Task description => Take the entries below and print only the lines from the one with "addFrontPieces();" through the one with "# down, so that", exactly as they stand, both ends included.

** begin Source data **

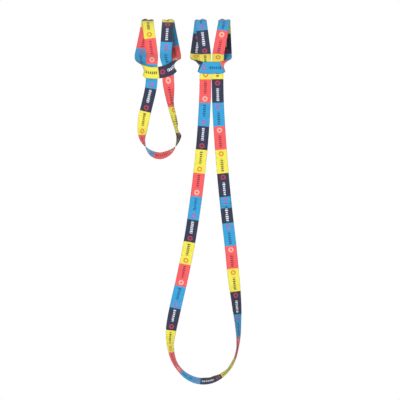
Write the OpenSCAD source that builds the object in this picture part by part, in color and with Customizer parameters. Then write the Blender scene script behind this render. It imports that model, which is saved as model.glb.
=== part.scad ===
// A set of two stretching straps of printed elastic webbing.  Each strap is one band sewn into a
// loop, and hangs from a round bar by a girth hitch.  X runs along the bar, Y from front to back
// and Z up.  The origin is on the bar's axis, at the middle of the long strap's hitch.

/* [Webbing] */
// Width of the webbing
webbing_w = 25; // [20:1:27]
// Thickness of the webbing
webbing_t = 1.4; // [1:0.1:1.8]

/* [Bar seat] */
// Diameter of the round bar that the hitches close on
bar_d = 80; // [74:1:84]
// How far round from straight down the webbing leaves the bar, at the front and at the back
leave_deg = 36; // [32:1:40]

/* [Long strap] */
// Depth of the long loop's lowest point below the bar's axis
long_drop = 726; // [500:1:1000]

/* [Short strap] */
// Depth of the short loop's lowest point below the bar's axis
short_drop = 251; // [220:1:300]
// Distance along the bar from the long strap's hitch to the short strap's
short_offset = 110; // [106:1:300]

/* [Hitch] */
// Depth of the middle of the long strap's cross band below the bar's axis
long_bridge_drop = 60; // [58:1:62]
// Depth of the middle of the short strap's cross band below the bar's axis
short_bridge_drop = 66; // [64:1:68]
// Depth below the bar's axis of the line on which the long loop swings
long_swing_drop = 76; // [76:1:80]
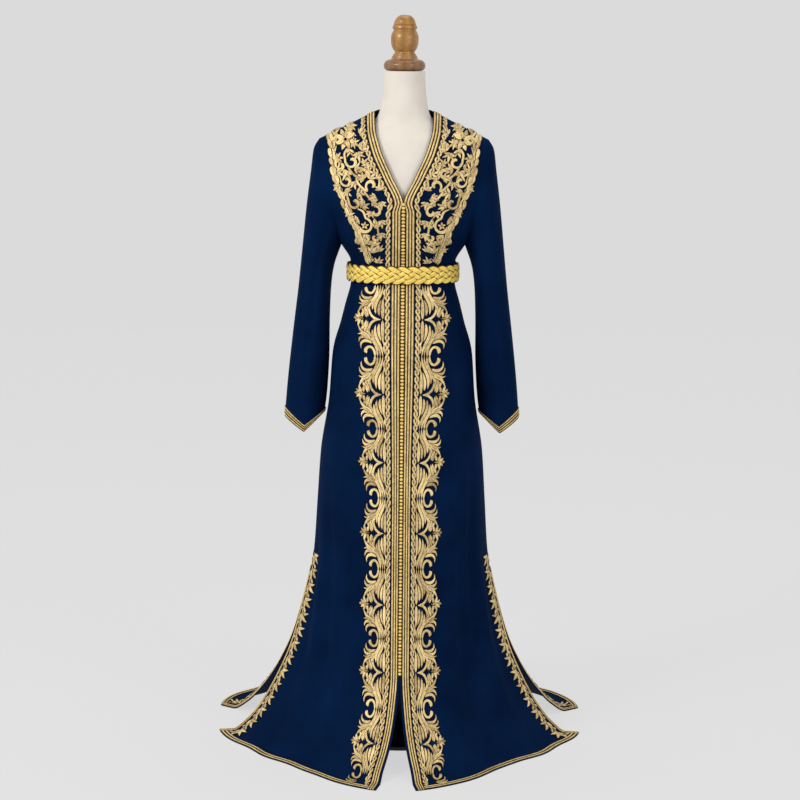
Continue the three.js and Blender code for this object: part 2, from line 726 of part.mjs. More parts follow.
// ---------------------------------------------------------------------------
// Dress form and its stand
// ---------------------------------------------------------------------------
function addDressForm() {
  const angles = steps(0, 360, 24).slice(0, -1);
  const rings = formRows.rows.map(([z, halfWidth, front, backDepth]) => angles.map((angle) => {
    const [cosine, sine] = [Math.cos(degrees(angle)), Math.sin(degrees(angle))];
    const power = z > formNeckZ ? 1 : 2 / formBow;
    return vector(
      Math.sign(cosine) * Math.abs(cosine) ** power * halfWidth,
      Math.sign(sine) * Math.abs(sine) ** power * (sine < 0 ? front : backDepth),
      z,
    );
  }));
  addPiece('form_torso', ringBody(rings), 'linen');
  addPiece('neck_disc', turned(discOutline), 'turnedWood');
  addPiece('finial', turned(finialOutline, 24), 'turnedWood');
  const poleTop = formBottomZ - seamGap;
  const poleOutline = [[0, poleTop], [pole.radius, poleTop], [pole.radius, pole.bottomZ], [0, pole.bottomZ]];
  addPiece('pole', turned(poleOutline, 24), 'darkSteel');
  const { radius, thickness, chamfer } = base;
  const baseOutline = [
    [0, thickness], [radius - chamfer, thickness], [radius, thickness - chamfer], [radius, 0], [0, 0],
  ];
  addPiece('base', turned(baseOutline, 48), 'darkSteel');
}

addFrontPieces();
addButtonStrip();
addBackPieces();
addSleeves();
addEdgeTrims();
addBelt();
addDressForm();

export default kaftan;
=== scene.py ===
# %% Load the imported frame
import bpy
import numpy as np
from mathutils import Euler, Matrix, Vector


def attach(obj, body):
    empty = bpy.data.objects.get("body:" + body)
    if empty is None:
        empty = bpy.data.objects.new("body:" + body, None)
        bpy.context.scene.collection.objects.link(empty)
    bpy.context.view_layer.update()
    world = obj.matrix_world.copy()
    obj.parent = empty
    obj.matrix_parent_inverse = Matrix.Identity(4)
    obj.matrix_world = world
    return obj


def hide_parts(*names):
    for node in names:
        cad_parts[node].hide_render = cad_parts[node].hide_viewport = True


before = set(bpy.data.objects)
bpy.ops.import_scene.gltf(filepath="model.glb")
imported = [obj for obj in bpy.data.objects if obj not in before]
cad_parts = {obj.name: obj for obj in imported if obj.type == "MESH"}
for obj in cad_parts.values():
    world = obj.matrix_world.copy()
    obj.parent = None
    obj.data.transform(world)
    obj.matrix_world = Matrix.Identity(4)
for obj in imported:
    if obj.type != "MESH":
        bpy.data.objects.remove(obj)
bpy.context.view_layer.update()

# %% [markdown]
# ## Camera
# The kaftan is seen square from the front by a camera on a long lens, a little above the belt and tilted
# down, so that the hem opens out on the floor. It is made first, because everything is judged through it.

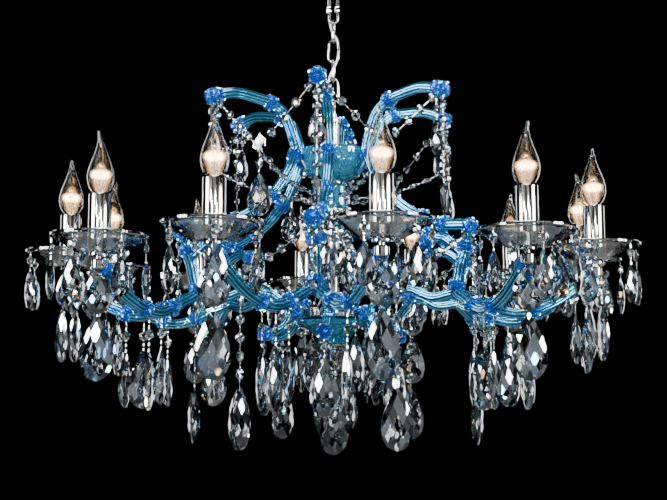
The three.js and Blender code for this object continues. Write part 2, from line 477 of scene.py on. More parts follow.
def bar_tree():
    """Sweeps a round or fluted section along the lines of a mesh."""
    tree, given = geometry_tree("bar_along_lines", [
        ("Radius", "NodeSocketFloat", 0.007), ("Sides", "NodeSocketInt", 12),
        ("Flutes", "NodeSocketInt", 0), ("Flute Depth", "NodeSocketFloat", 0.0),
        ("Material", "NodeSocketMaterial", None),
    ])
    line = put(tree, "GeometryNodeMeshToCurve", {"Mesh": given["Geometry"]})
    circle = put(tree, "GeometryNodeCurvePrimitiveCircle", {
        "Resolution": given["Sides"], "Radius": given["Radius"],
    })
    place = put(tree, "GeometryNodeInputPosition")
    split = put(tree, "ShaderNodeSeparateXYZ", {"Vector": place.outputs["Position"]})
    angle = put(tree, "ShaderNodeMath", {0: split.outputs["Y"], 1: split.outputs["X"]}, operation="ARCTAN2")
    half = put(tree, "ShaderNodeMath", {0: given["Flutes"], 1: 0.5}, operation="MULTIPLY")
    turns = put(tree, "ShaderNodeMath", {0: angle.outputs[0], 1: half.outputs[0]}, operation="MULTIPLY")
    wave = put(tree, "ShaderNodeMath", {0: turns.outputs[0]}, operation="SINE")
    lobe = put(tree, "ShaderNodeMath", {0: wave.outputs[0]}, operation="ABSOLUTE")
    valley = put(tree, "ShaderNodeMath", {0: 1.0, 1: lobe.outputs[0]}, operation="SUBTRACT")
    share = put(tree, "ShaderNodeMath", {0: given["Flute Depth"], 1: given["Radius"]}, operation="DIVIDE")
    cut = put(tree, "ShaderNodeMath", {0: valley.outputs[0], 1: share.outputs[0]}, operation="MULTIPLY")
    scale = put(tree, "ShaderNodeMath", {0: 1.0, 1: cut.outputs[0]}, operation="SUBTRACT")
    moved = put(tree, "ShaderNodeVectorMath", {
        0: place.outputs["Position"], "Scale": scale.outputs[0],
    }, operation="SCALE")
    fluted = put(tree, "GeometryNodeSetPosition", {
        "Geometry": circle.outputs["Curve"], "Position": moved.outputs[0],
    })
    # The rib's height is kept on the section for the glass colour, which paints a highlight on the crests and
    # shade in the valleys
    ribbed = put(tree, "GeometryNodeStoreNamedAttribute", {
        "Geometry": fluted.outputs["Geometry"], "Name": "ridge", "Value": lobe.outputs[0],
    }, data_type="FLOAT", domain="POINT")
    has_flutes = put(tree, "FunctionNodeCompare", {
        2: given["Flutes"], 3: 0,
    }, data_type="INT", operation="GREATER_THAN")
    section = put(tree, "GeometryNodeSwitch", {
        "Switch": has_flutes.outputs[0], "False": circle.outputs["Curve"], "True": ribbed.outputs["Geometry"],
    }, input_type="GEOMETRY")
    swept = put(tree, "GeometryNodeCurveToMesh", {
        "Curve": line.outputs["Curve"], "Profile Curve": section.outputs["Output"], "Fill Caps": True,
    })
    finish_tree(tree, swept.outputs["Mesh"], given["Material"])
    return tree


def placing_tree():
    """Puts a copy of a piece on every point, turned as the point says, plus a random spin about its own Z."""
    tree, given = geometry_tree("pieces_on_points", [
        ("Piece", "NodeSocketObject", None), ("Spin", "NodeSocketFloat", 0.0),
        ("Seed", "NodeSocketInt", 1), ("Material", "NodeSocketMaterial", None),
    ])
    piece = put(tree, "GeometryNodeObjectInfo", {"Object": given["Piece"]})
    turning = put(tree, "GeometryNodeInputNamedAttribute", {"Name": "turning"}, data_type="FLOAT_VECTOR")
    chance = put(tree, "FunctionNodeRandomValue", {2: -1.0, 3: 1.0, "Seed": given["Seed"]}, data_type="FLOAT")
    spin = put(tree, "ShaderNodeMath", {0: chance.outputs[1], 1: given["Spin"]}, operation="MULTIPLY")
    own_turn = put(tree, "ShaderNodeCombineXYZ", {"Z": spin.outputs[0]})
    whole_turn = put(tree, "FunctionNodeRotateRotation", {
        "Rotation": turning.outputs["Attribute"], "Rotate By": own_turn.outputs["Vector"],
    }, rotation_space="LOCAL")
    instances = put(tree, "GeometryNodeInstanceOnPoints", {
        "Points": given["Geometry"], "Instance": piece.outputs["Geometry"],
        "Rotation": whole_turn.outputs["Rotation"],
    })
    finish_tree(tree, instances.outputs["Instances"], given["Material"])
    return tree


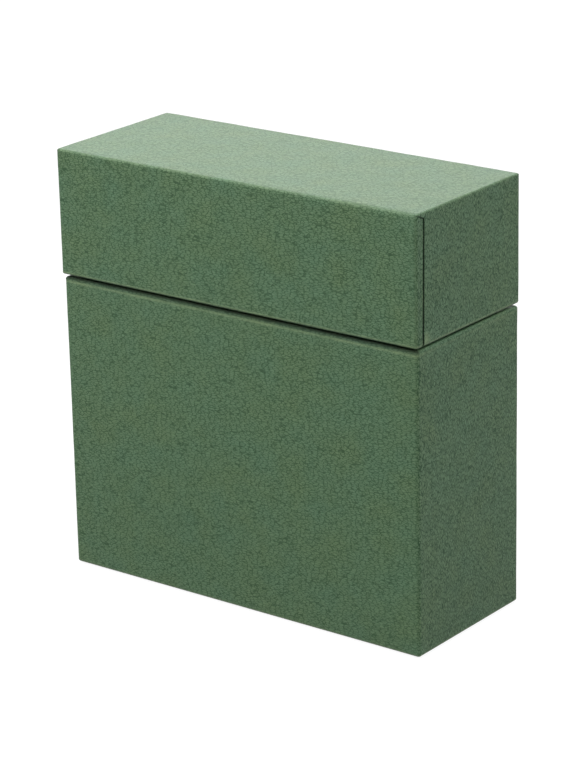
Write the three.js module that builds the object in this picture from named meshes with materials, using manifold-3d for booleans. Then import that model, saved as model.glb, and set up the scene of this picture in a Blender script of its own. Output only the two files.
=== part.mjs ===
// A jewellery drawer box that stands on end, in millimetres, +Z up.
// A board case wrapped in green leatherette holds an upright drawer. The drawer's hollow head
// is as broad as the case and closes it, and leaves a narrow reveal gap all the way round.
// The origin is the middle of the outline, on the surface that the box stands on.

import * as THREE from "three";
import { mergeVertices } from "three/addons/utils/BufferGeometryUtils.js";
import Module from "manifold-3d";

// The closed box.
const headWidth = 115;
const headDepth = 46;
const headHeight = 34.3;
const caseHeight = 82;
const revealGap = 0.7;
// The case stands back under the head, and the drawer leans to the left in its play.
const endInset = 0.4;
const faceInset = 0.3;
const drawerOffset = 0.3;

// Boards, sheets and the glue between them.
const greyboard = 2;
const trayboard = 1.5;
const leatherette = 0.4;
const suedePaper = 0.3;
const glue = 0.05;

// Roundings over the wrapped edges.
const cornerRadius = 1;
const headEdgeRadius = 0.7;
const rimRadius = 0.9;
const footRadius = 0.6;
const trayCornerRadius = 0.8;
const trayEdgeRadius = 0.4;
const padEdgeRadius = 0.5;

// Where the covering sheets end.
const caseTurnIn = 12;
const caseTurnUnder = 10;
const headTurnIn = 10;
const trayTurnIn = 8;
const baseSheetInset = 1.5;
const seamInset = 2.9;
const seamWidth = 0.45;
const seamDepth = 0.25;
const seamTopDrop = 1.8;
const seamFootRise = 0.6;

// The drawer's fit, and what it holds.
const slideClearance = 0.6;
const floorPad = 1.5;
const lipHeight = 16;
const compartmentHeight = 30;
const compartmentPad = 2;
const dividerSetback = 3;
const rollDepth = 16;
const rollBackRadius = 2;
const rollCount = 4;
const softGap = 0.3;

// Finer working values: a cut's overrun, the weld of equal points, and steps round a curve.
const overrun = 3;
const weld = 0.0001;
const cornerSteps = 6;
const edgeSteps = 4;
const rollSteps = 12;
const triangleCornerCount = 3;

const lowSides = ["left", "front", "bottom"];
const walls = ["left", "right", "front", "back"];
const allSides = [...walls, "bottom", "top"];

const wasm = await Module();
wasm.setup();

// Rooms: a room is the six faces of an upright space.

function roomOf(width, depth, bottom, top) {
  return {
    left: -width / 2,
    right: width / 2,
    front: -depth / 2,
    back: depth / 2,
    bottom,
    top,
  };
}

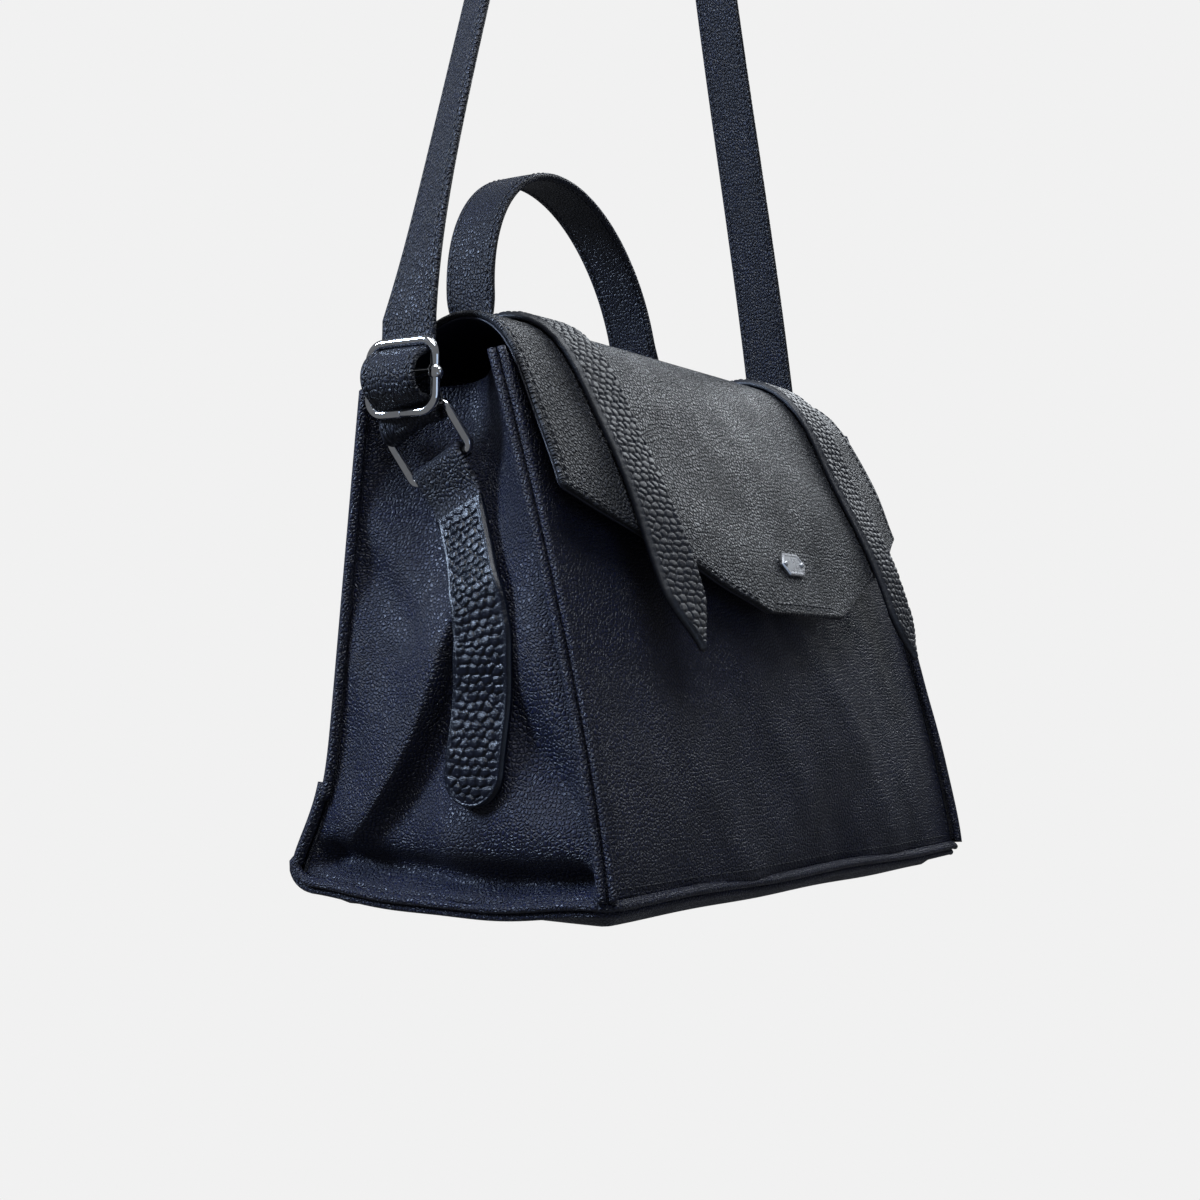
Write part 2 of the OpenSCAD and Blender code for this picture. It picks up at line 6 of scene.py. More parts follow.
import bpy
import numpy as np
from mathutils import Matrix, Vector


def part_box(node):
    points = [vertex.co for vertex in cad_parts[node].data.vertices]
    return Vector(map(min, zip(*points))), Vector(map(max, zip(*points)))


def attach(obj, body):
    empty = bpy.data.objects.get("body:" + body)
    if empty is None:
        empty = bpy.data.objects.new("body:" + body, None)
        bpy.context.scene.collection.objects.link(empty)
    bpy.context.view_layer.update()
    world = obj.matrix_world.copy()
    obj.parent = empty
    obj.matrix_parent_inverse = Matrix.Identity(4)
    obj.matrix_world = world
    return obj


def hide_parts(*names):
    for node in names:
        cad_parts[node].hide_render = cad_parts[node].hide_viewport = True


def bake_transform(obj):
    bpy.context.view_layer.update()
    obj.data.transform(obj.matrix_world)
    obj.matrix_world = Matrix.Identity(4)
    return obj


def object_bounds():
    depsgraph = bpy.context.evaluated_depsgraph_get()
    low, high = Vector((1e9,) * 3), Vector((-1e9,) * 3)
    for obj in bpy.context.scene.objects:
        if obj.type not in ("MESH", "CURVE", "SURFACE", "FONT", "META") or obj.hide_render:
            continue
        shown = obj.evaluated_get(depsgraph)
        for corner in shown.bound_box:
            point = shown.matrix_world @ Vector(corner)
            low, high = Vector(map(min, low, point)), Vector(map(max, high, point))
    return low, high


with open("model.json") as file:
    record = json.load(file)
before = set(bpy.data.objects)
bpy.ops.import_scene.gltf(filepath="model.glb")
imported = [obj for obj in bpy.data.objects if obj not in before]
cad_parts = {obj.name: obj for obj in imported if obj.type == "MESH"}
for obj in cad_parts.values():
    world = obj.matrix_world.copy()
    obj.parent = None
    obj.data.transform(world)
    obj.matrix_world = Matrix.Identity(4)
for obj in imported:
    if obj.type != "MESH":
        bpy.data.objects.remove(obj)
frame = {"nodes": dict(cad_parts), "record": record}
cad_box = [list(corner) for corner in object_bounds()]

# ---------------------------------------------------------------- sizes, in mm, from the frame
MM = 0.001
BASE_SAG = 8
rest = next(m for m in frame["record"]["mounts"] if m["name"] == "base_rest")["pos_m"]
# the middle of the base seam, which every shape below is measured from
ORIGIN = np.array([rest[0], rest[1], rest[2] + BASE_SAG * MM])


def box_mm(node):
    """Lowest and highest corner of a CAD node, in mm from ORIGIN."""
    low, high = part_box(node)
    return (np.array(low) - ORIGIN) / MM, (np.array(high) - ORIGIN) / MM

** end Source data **

Response to this task =>
addFrontPieces();
addButtonStrip();
addBackPieces();
addSleeves();
addEdgeTrims();
addBelt();
addDressForm();

export default kaftan;
=== scene.py ===
# %% Load the imported frame
import bpy
import numpy as np
from mathutils import Euler, Matrix, Vector


def attach(obj, body):
    empty = bpy.data.objects.get("body:" + body)
    if empty is None:
        empty = bpy.data.objects.new("body:" + body, None)
        bpy.context.scene.collection.objects.link(empty)
    bpy.context.view_layer.update()
    world = obj.matrix_world.copy()
    obj.parent = empty
    obj.matrix_parent_inverse = Matrix.Identity(4)
    obj.matrix_world = world
    return obj


def hide_parts(*names):
    for node in names:
        cad_parts[node].hide_render = cad_parts[node].hide_viewport = True


before = set(bpy.data.objects)
bpy.ops.import_scene.gltf(filepath="model.glb")
imported = [obj for obj in bpy.data.objects if obj not in before]
cad_parts = {obj.name: obj for obj in imported if obj.type == "MESH"}
for obj in cad_parts.values():
    world = obj.matrix_world.copy()
    obj.parent = None
    obj.data.transform(world)
    obj.matrix_world = Matrix.Identity(4)
for obj in imported:
    if obj.type != "MESH":
        bpy.data.objects.remove(obj)
bpy.context.view_layer.update()

# %% [markdown]
# ## Camera
# The kaftan is seen square from the front by a camera on a long lens, a little above the belt and tilted
# down, so that the hem opens out on the floor. It is made first, because everything is judged through it.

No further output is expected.